Another Greek Professor Story

From: James P. Ware (jw44@evansville.edu)
Date: Wed Apr 29 1998 - 09:26:06 EDT


When Don Wilkins sent his recent posting with the story about one of his
Greek professors, it sounded so much like one of my professors that I just
had to write and ask him if indeed they were one and the same person. I
shared the following story with him off-list, and Don suggested that
others on the list might enjoy it too.

In the course of doing Greek composition with him, I was engaged in the
unhappy task of translating Milton into Thucydides (!).

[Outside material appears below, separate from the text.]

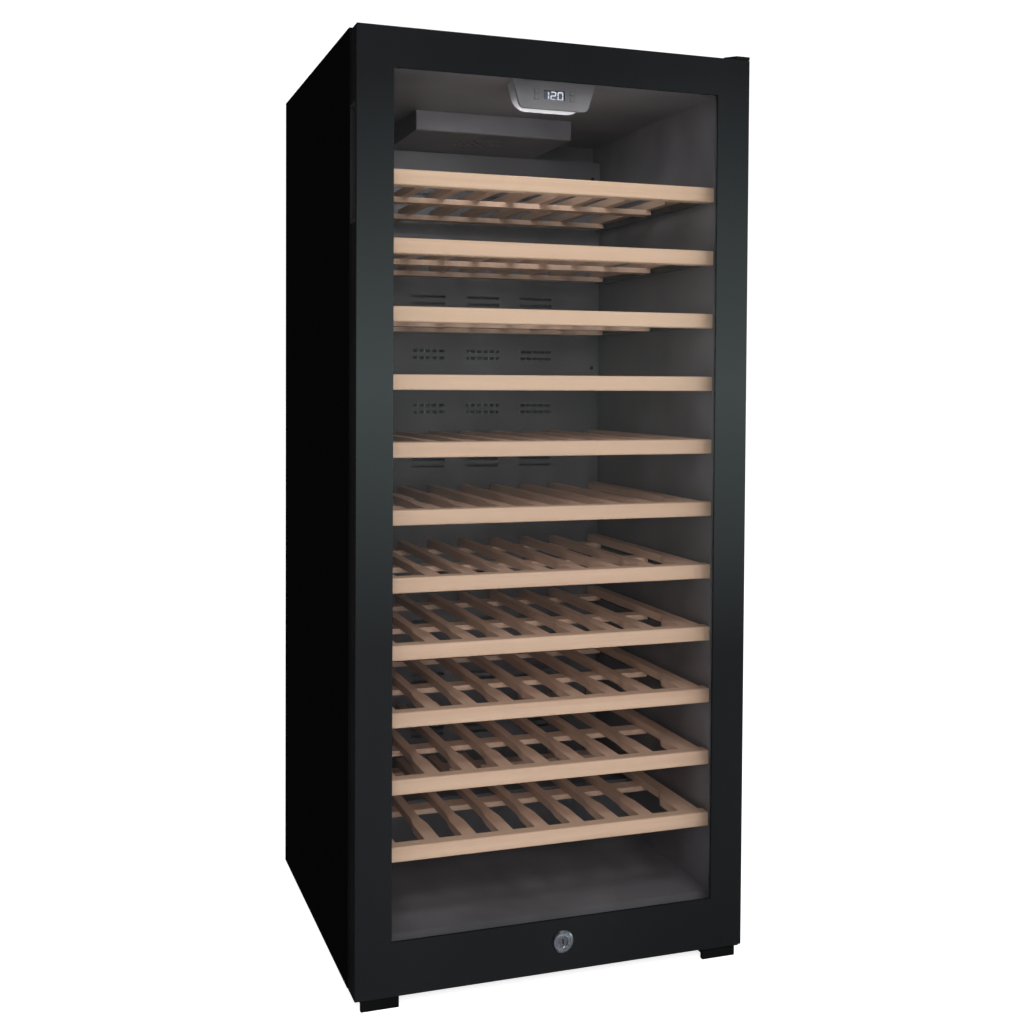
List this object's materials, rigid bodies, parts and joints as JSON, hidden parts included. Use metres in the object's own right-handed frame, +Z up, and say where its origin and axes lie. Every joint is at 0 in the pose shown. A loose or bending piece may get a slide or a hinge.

After the
excruciating process of making absolutely certain that every word or
grammatical turn could qualify as "Thucydidean," I blanched when I got
back the graded translation to see a word circled in red as foreign to
Thucydides. After checking and reconfirming that, indeed, Thucydides uses
the word four times, I approached the professor with the information. His
response was that he knew Thucydides uses the word, but that he
(Thucydides) prefers another term in this sort of context and uses it far
more often, whereupon he proceeded to rattle off the term! "A word does
not qualify as Thucydidean just because he happens to use it here or
there."

Both Don and I agree that this sort of story illustrates the kind of
philological competence which is probably necessary for those suggesting
SWEEPING deficiencies in the accumulated lexical wisdom of the last three
centuries, as enshrined in LSJ, Schmidt, Trench, Thayer, etc. Is there
perhaps such a thing as too much linguistics, too little philology?